Speaker
Description
High-energy neutrinos represent a key pillar of multi-messenger astronomy and offer significant opportunities to advance fundamental physics. The interpretation of the results from high-energy neutrino detection experiments requires a good understanding of the attenuation processes that they undergo as they travel through the Earth. Here we present a novel framework, NuPropEarth, to evaluate the impact of matter effects in the propagation of high energy neutrinos. Precise calculations of the neutrino-nucleon cross- sections with state-of-the-art perturbative and non-perturbative inputs are provided by the HEDIS module of GENIE. We adopt proton parton distribution functions (PDFs) constrained by charm production from LHCb that can be reliable applied down to small values of Bjorken x.
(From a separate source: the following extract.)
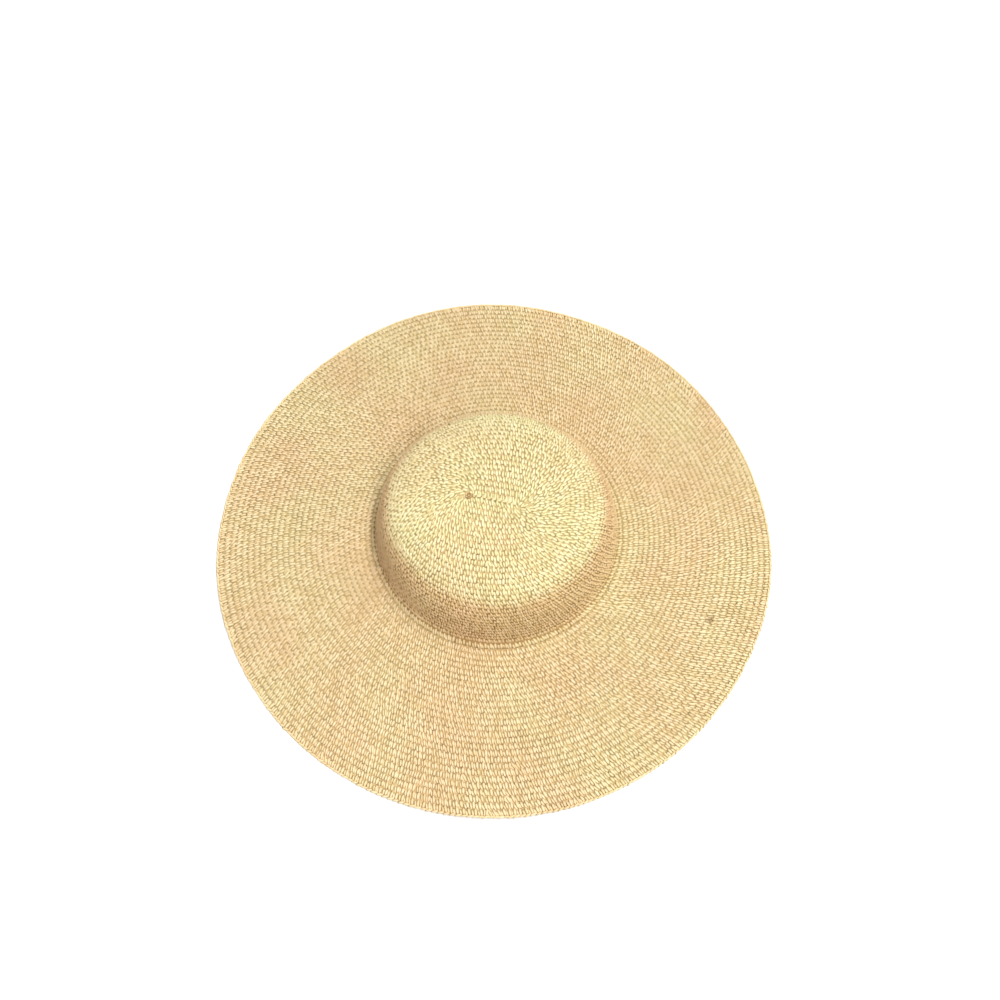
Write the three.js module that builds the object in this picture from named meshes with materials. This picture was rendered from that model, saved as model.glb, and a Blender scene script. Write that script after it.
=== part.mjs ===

We compare our calculations with other publicly available tools such as NuFate and NuTauSim, and trace back the origin of eventual differences. We quantify the dependence of the resulting neutrino attenuation with respect to the Earth model, the incidence angle, and the spectral index of the incoming flux. For the first time, we assess the impact of nuclear corrections in the attenuation rates and demonstrate that these now represent the dominant source of theoretical uncertainties. Our results provide an important contribution to the scientific harvest of ongoing and next-generation high-energy neutrino detection experiments.